## start DATASET EXCERPT
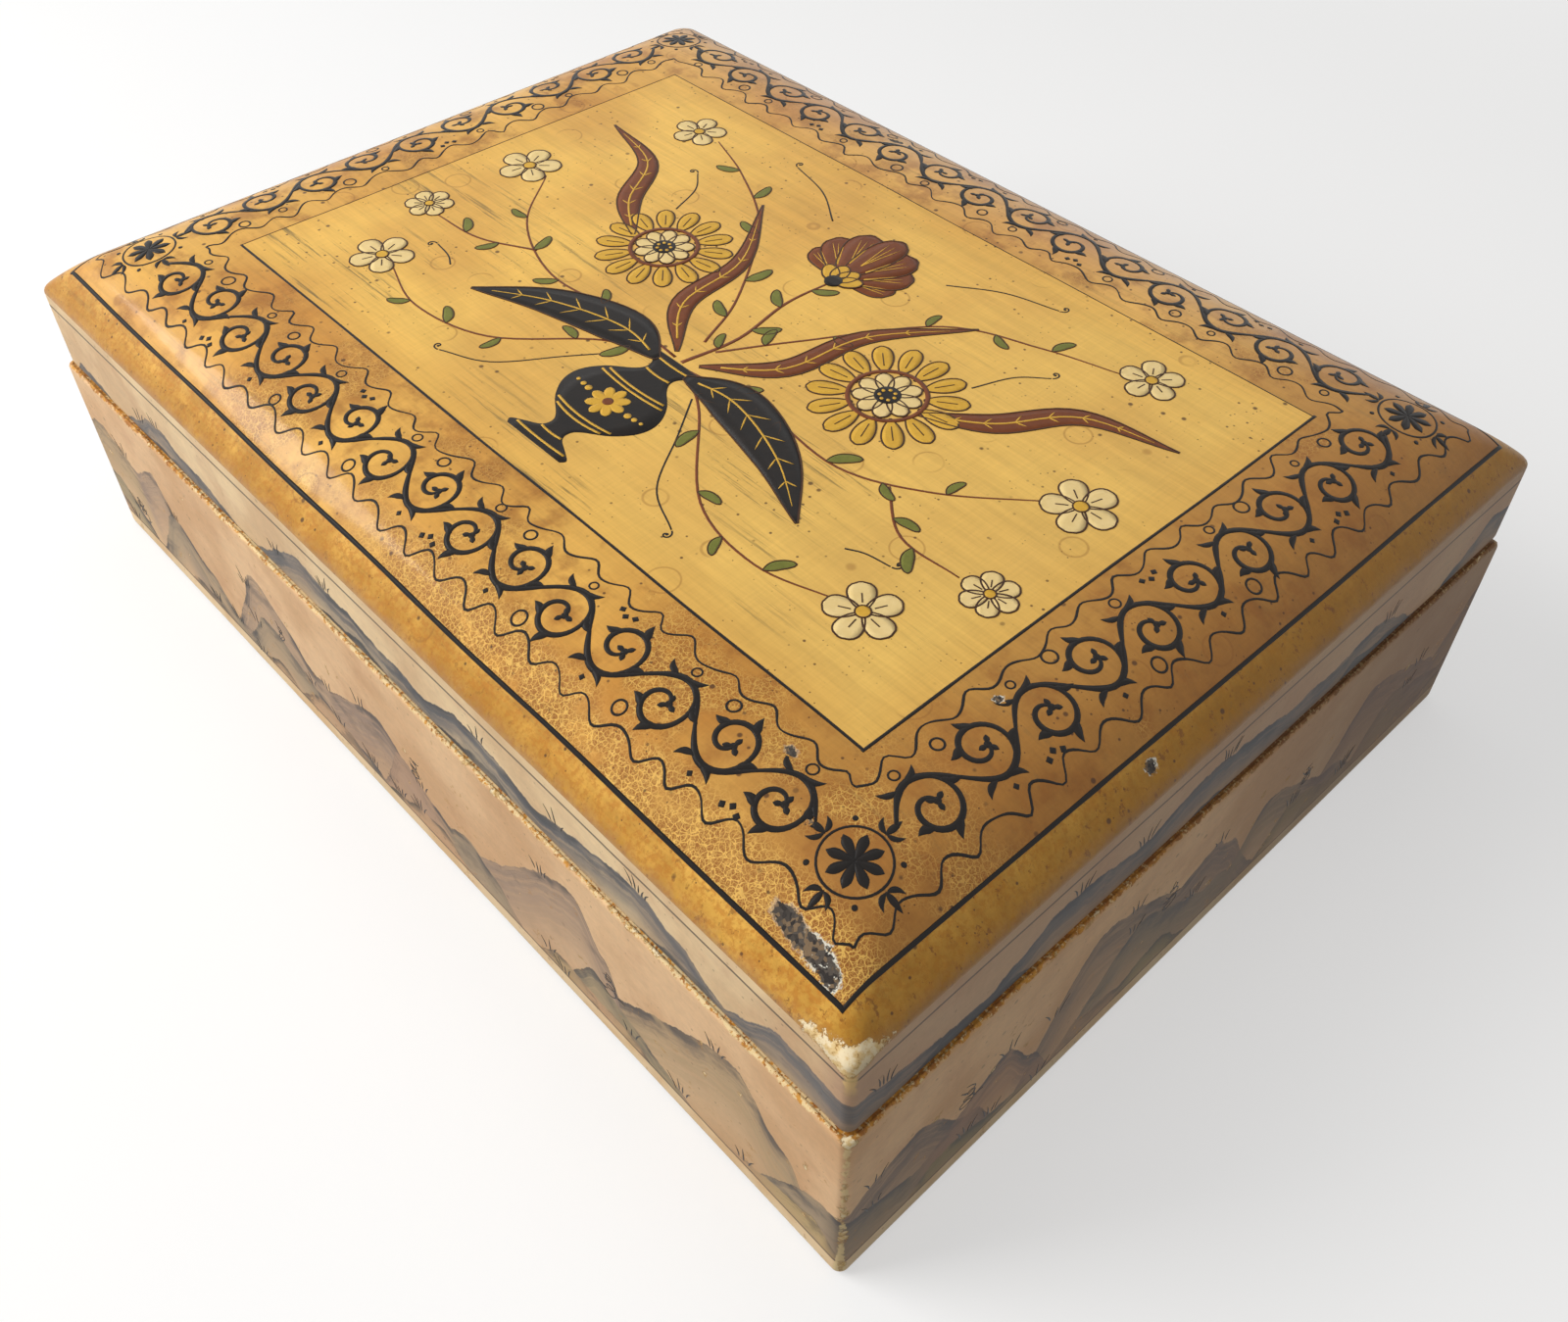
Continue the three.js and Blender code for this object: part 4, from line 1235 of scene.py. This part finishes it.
def painted_hills(g, base, rows, shaded):
    """Soft hills laid over each other, back to front. A row is given as its three body colours, its shade
    along the skyline, how wide that shade is, and how deep the hill reaches before it clears into what is
    behind it. shaded is painted shade: a factor that multiplies the bodies."""
    haze = g.noise(6, 4, 0.65, g.stretched(1, 1, 0.6))
    run = g.attribute("run")
    for k, (bodies, edge, width, deep) in enumerate(rows):
        depth = g.attribute(f"below_ridge_{k}")
        below = depth + (haze - 0.5) * 4.0
        tone = g.attribute(f"tone_{k}")
        hair = g.noise(1, 3, 0.7, g.joined(run * 0.16, depth * 2.6, 5.0 * k)).above(0.54, 0.64)
        wash = g.noise(1, 4, 0.6, g.joined(run * 0.05, below * 0.55, 3.0 * k))
        body = g.layers(bodies[0], (tone.above(0.2, 0.45), bodies[1]), (tone.above(0.55, 0.8), bodies[2]))
        inside = below.above(-0.25, 0.35)
        clear = 1 - below.above(deep * 0.15, deep) * (0.55 + 0.4 * wash)
        stretch = g.noise(17, 3, 0.55, g.shifted(31 * k, 0)).above(0.46, 0.6)
        soft = below.above(width * 2.4, 0.3) * (0.3 + 0.7 * wash.above(0.3, 0.65))
        dark = below.above(width * 0.9, width * 0.15) * stretch
        smudge = g.noise(9, 4, 0.65, g.stretched(0.7, 0.7, 1.3)).above(0.52, 0.66)
        line = abs(below - 0.2).above(0.3, 0.1) * g.noise(11, 2, 0.5).above(0.5, 0.62)
        base = g.layers(
            base,
            (inside * clear * (0.7 + 0.3 * wash.above(0.3, 0.6)), g.darken(body, shaded)),
            (inside * soft * (0.22 + 0.7 * stretch), edge),
            (inside * dark * 0.7, colour(edge, 0.5)),
            (inside * (smudge * below.above(width * 4, 1)) * 0.6, colour(edge, 0.8)),
            (inside * soft * hair * 0.5, colour(edge, 0.45)),
            (line * 0.5, (56, 46, 42)),
        )
    return base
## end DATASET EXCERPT
**WHAT IS REQUIRED**
Reproduce the listing above verbatim, from first line to last.

**SOLUTION FOR THIS TASK**
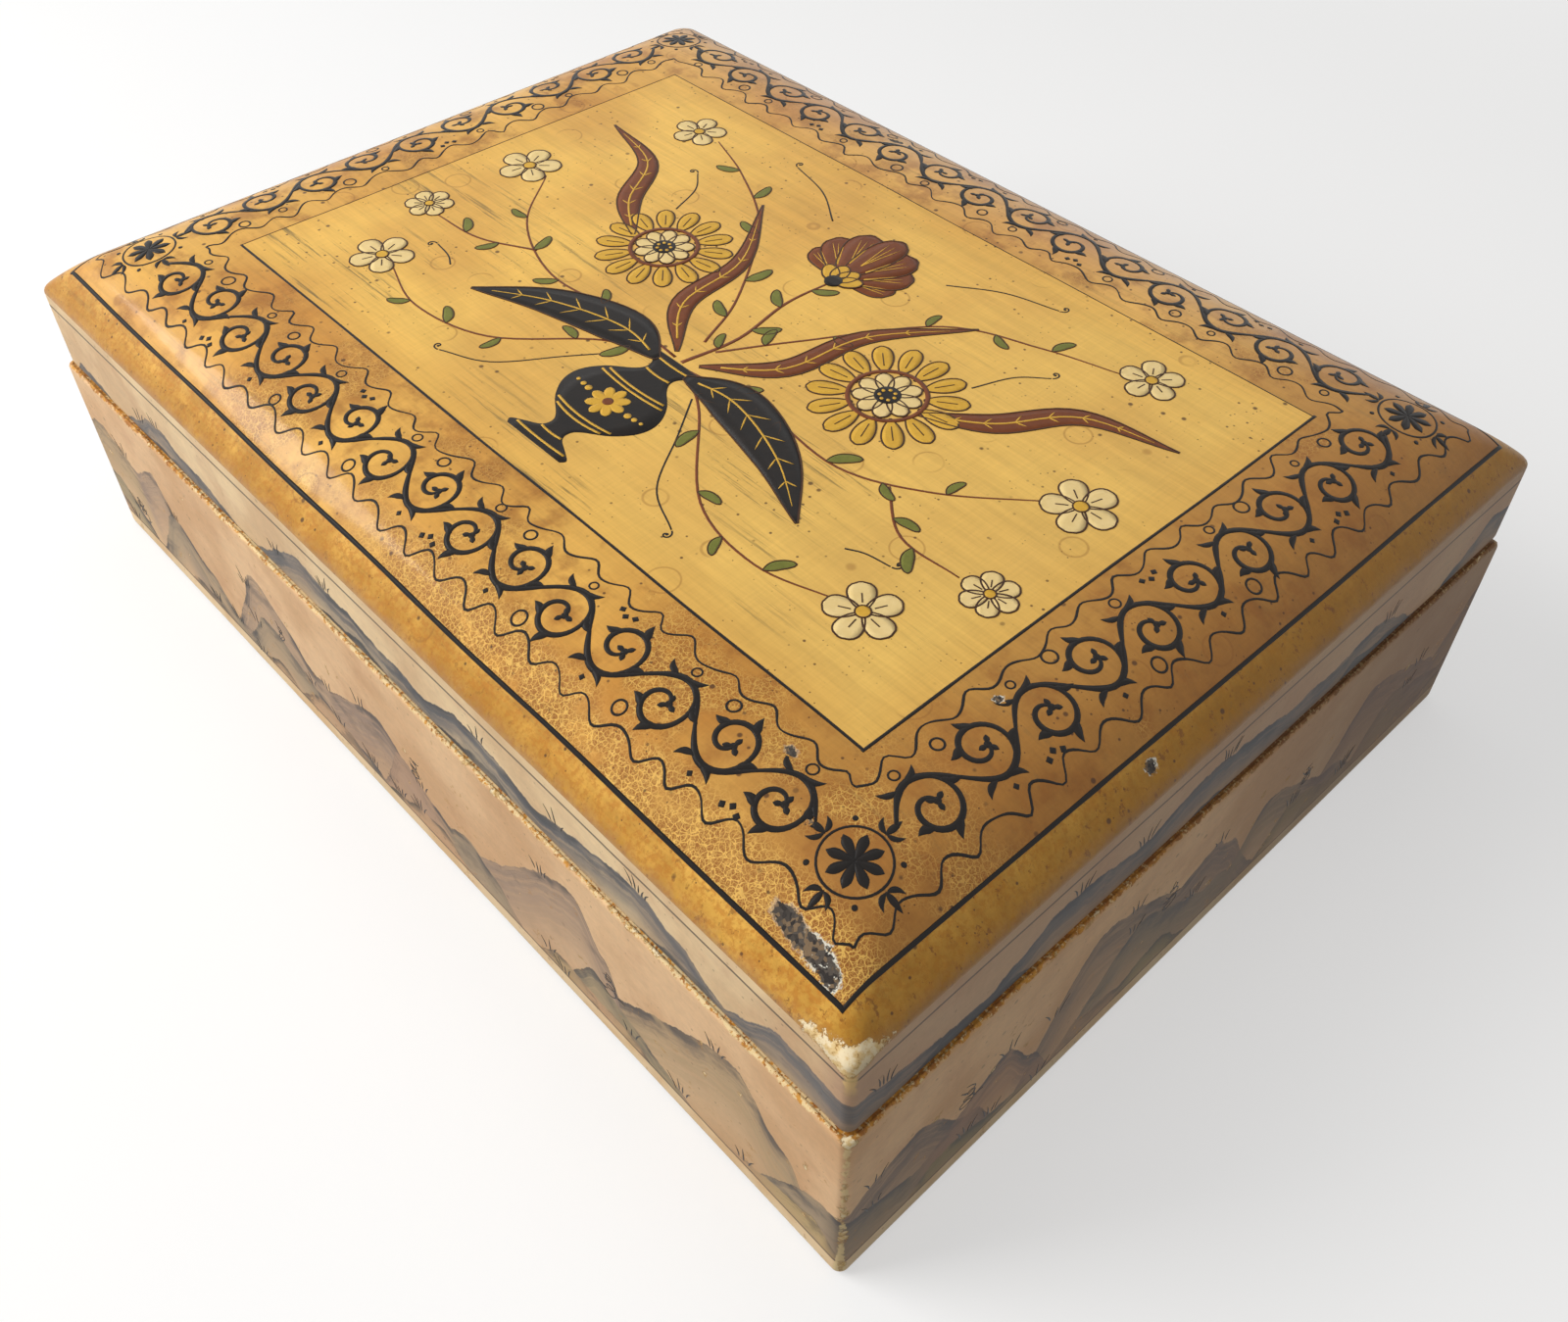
Continue the three.js and Blender code for this object: part 4, from line 1235 of scene.py. This part finishes it.
def painted_hills(g, base, rows, shaded):
    """Soft hills laid over each other, back to front. A row is given as its three body colours, its shade
    along the skyline, how wide that shade is, and how deep the hill reaches before it clears into what is
    behind it. shaded is painted shade: a factor that multiplies the bodies."""
    haze = g.noise(6, 4, 0.65, g.stretched(1, 1, 0.6))
    run = g.attribute("run")
    for k, (bodies, edge, width, deep) in enumerate(rows):
        depth = g.attribute(f"below_ridge_{k}")
        below = depth + (haze - 0.5) * 4.0
        tone = g.attribute(f"tone_{k}")
        hair = g.noise(1, 3, 0.7, g.joined(run * 0.16, depth * 2.6, 5.0 * k)).above(0.54, 0.64)
        wash = g.noise(1, 4, 0.6, g.joined(run * 0.05, below * 0.55, 3.0 * k))
        body = g.layers(bodies[0], (tone.above(0.2, 0.45), bodies[1]), (tone.above(0.55, 0.8), bodies[2]))
        inside = below.above(-0.25, 0.35)
        clear = 1 - below.above(deep * 0.15, deep) * (0.55 + 0.4 * wash)
        stretch = g.noise(17, 3, 0.55, g.shifted(31 * k, 0)).above(0.46, 0.6)
        soft = below.above(width * 2.4, 0.3) * (0.3 + 0.7 * wash.above(0.3, 0.65))
        dark = below.above(width * 0.9, width * 0.15) * stretch
        smudge = g.noise(9, 4, 0.65, g.stretched(0.7, 0.7, 1.3)).above(0.52, 0.66)
        line = abs(below - 0.2).above(0.3, 0.1) * g.noise(11, 2, 0.5).above(0.5, 0.62)
        base = g.layers(
            base,
            (inside * clear * (0.7 + 0.3 * wash.above(0.3, 0.6)), g.darken(body, shaded)),
            (inside * soft * (0.22 + 0.7 * stretch), edge),
            (inside * dark * 0.7, colour(edge, 0.5)),
            (inside * (smudge * below.above(width * 4, 1)) * 0.6, colour(edge, 0.8)),
            (inside * soft * hair * 0.5, colour(edge, 0.45)),
            (line * 0.5, (56, 46, 42)),
        )
    return base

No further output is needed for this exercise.